Stop after the line that contains "as separate pieces."; until then, restate each line of the entries word for word from the very first.

Supplied data:

>> start

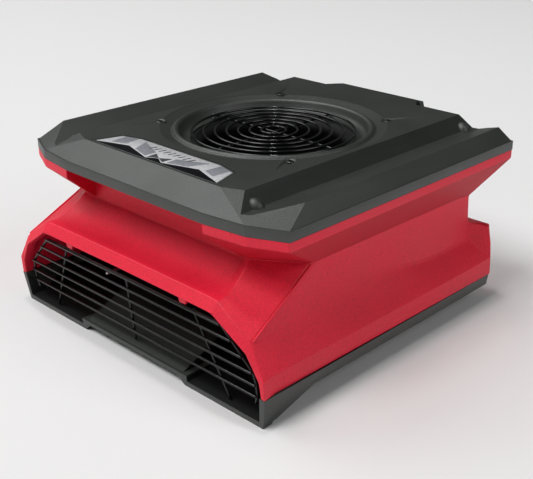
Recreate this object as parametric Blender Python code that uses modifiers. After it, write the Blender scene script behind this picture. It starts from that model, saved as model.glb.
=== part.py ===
"""Low-profile radial air mover, built as separate pieces.

Sizes are in millimetres. Places are given from the middle of the outlet sill
on the floor: x to the right, y from the outlet towards the rear, z up. The
function at() turns a place into the model frame: metres, outlet facing -Y,
origin at the bottom centre of the whole object's box.
"""
import math

import bmesh
import bpy
from mathutils import Matrix, Vector

# Driving dimensions
MM = 0.001
MOUTH_FRONT = -10.6          # foremost edge of the outlet rim
HANDLE_REAR = 431.0          # rearmost face of the carry handle
CENTRE_Y = (MOUTH_FRONT + HANDLE_REAR) / 2
TOP_Z = 220.6                # stacking plateau of the cover
PAD_Z = TOP_Z - 2.2          # seats of the four cover screws, at the bottom of their dimples
EDGE_Z = 201.0               # top of the cover's upright edge
SPLIT_Z = 189.7              # cover sits on the body here
BAND_Z = 179.7               # bottom of the body's upper band
WAIST_Z = 142.4
CREASE_Z = 57.5              # start of the body's upright lower band
TRAY_Z = 36.4                # body sits on the tray here
GAP = 0.3                    # clearance between pieces that touch
HALF_WIDTH = 208.5
BODY_HALF_WIDTH = 209.0
COVER_REAR = 418.0
WALL = 3.2
SKIN = 2.4                   # wall of the red body
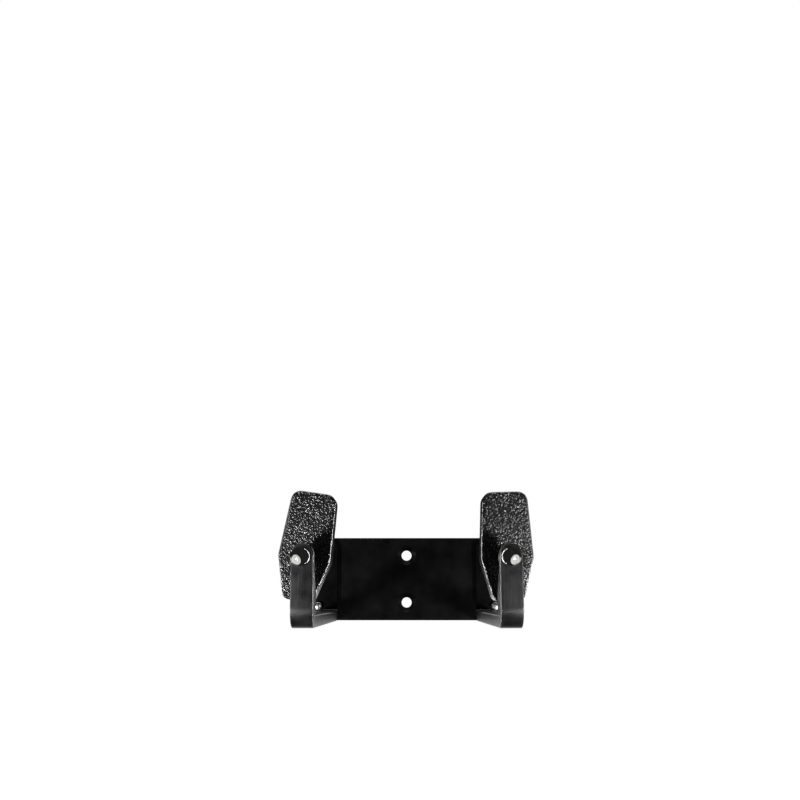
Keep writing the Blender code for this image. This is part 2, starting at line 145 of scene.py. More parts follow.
class Nodes:
    """A material and short ways to wire its nodes."""

    def __init__(self, name, colour, metallic, roughness, **sockets):
        self.material = bpy.data.materials.new(name)
        self.material.use_nodes = True
        self.tree = self.material.node_tree
        self.shader = self.tree.nodes["Principled BSDF"]
        self.shader.inputs["Base Color"].default_value = (*colour, 1)
        self.shader.inputs["Metallic"].default_value = metallic
        self.shader.inputs["Roughness"].default_value = roughness
        for socket, value in sockets.items():
            self.shader.inputs[socket.replace("_", " ")].default_value = value
        self.place = self.tree.nodes.new("ShaderNodeTexCoord").outputs["Object"]

    def add(self, kind, inputs=(), **settings):
        node = self.tree.nodes.new(kind)
        for setting, value in settings.items():
            setattr(node, setting, value)
        for socket, value in dict(inputs).items():
            if isinstance(value, bpy.types.NodeSocket):
                self.tree.links.new(value, node.inputs[socket])
            else:
                node.inputs[socket].default_value = value
        return node

    def stretched(self, scale):
        return self.add("ShaderNodeMapping", {"Vector": self.place, "Scale": scale}).outputs["Vector"]

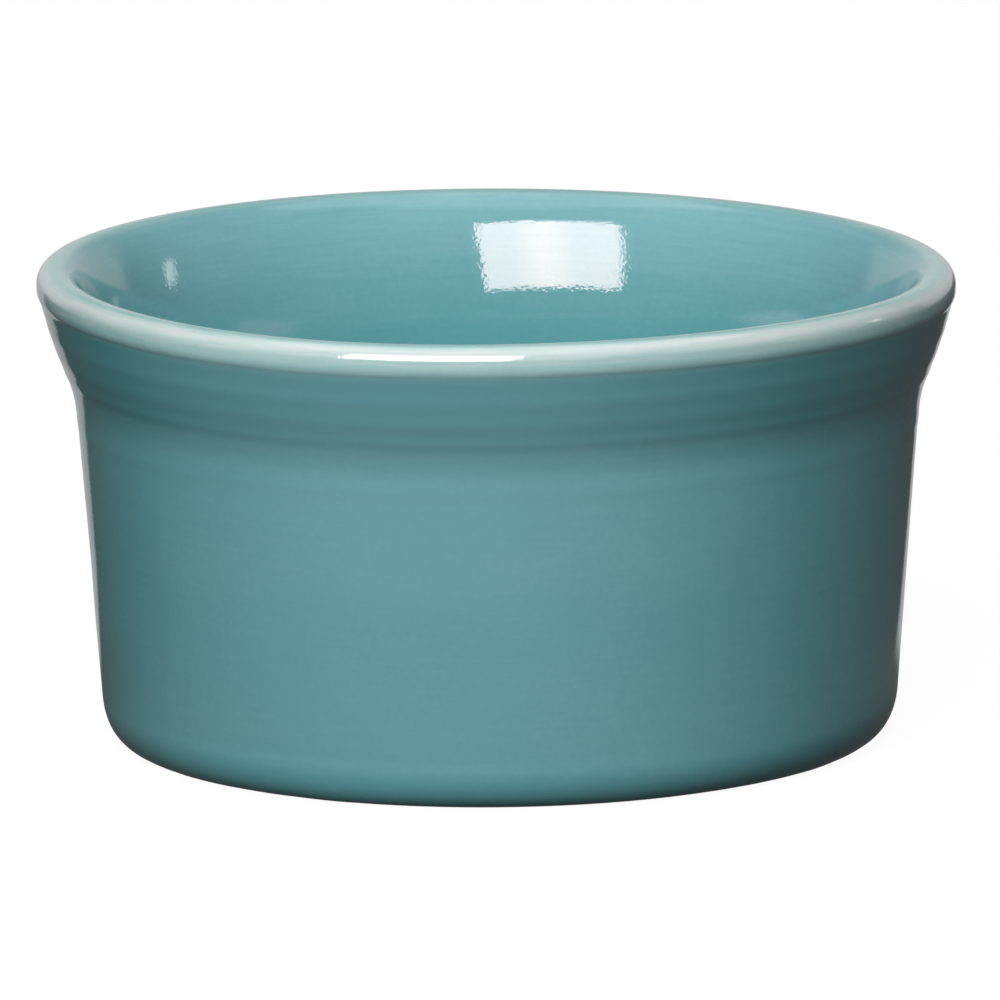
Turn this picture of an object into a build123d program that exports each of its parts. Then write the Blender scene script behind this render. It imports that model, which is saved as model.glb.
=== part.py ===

>> end

Reply:
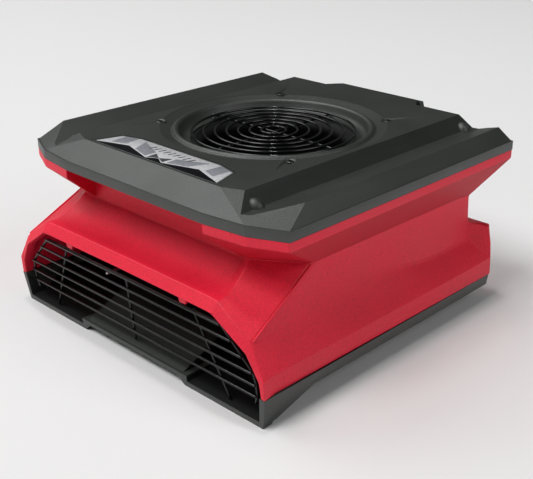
Recreate this object as parametric Blender Python code that uses modifiers. After it, write the Blender scene script behind this picture. It starts from that model, saved as model.glb.
=== part.py ===
"""Low-profile radial air mover, built as separate pieces.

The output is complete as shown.